Évolution de la détection du signal thermique au cours de l'année 2015. Image: MIROVA

Images satellites

Les données ci-dessus proviennent des satellites MODIS (AQUA et TERRA) et sont exploitées par les Université sus-citées. Mais MODIS n'est pas le seul satellite, loin s'en faut, à scruter la surface terrestre. LANDSAT 8 a aussi permis un suivi très interessant de l'évolution de l'île tout au long de cette éruption. Or il se trouve que la toute dernière image, acquise le 14 décembre, montre une île particulièrement calme. Seul une très faible signature thermique est (à peine) visible au pied du flanc nord du cône, là d'où a été émise la lave pendant plusieurs mois: le faible signal thermique pourrait donc n'être que résiduel, libéré par l'importante épaisseur de lave accumulée au pied du cône.
Or à chaque fois, sans coup férir, que LANDSAT 8 est passé au-dessus de l'île et acquis un image il y avait un signal thermique fort lié à au moins une coulée active ET (et c'est le plus important), un panache produit par le cône. Soit un panache de gaz, soit un panache de gaz et cendres, mais un panache.
Or sur cette dernière image du 14 décembre, rien: tout est calme et pour le constater, je vous invite à regarder la comparaison de l'image prise en novembre avec elle.
Chaque "image" est en fait une image double: la même scène est construite en couleurs naturelles à gauche, et en imagerie thermique à droite ce qui permet de voir les zones de haute température.*


Panache et fort signal thermique en novembre sur l'île: l'éruption est toujours en cours! Image: LANDSAT8/USGS/SED

Pas de panache ni de fort signal thermique sur l'île: l'éruption est-elle toujours en cours? Image: LANDSAT8/USGS/SED

Voyez qu'il n'est pas impossible d'envisager que l'éruption soit arrêtée. On ne peut évidemment pas être affirmatif: les différentes données que je présente ici sont d'abord un faisceau d'indices concordants, plus qu'une réalité et il faudra attendre le prochain survol des scientifiques pour avoir plus de précisions sur ce qu'il se passe vraiment.
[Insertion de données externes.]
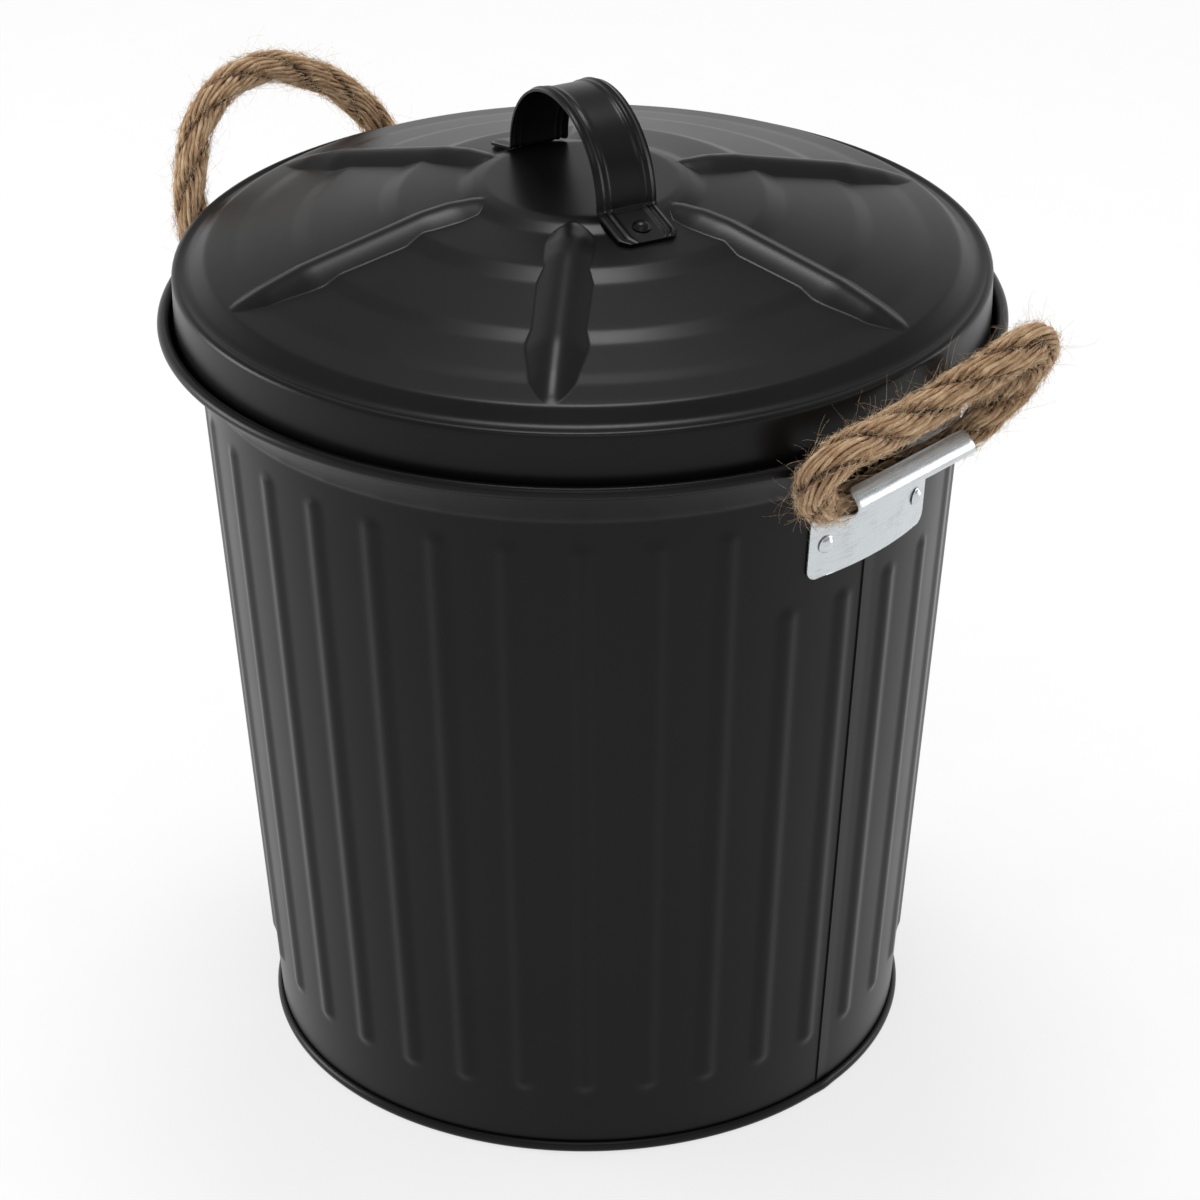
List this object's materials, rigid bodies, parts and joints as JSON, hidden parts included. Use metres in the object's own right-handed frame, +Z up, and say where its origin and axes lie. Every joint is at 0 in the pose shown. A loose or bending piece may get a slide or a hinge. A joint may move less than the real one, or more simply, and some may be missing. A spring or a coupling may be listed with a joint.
{
  "type": "trash can with lid",
  "caption": "Small round tapered metal bin with fluted wall, stepped ribbed lid with a strap handle, and rope side handles in folded brackets.",
  "frame": {"origin": "on the can's axis, on the floor under the base seam", "axes": "+Z up along the can's axis, +X through the middle of the bracket at the wall's seam, +Y a quarter turn on from it, counter-clockwise seen from above"},
  "size_m": [0.3541, 0.2998, 0.3633],
  "materials": {
    "black_coat": "satin black coat on thin steel sheet",
    "bare_zinc": "bare galvanized steel, dull",
    "jute": "laid jute rope, hairy"
  },
  "bodies": {
    "can": {"can_wall": "black_coat", "bottom_pan": "black_coat", "rim_wire": "bare_zinc", "bracket_right": "bare_zinc", "bracket_left": "bare_zinc", "bracket_rivet_right_1": "bare_zinc", "bracket_rivet_right_2": "bare_zinc", "bracket_rivet_left_1": "bare_zinc", "bracket_rivet_left_2": "bare_zinc"},
    "lid": {"lid_shell": "black_coat", "lid_handle": "black_coat", "lid_rivet_1": "black_coat", "lid_rivet_2": "black_coat"},
    "rope_right": {"rope_handle_right": "jute"},
    "rope_left": {"rope_handle_left": "jute"}
  },
  "joints": [
    {"name": "lid_lift", "type": "slide", "parent": "can", "child": "lid", "axis": [0, 0, 1], "range_m": [0, 0.16]},
    {"name": "rope_right_swing", "type": "hinge", "parent": "can", "child": "rope_right", "pos_m": [0.142, 0, 0.2626], "axis": [0, 1, 0], "range_deg": [0, 140]},
    {"name": "rope_left_swing", "type": "hinge", "parent": "can", "child": "rope_left", "pos_m": [-0.142, 0, 0.2626], "axis": [0, -1, 0], "range_deg": [0, 150]}
  ]
}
Mais arrêt ou pas, l'éruption a de toutes façons vu son intensité baisser de manière très sensible depuis le mois d'octobre. Chaque passage du satellite LANDSAT 8  a montré des coulées de lave de moins en moins étendues, signe d'une baisse progressive de leur débit. Il n'est évidemment pas impossible que des explosions aient encore lieu sur l'île, mais si c'est le cas, il est probable qu'elles soient espacées dans le temps sinon, sur le plan statistique, combien de chance y aurait-il eu que LANDSAT 8 passe le 14 décembre dans un des rares moment de complète tranquillité? Un tranquillité comme il n'en avait encore jamais été vue depuis novembre 2013 sur les images satellites...
J'ai préparé le timelapse ci-dessous car il permet de bien voir le calme de la dernière image, qui tranche avec l'ambiance qui règne sur les images précédentes.Il permet en outre de bien visualiser les grandes  étapes de la construction de cette nouvelle île.



Il y a des chances que de nouvelles données soient disponibles sous peu, je vous en ferais évidemment part au moment opportun.

Sources: MODVOLC; MIROVA; LANDSAT 8/USGS/SED

* le satellite peut enregistrer simultanément plusieurs longueurs d'onde différentes. Pour recréer une scène on peut, soit manuellement soit automatiquement, sélectionner plusieurs longueurs d'onde et les mélanger, les associer, pour créer une image. Du coup pour chaque passage on peut créer simultanément plusieurs images de la scène, avec et sans infrarouges thermiques. On peut ainsi avoir différentes image d'un même instant.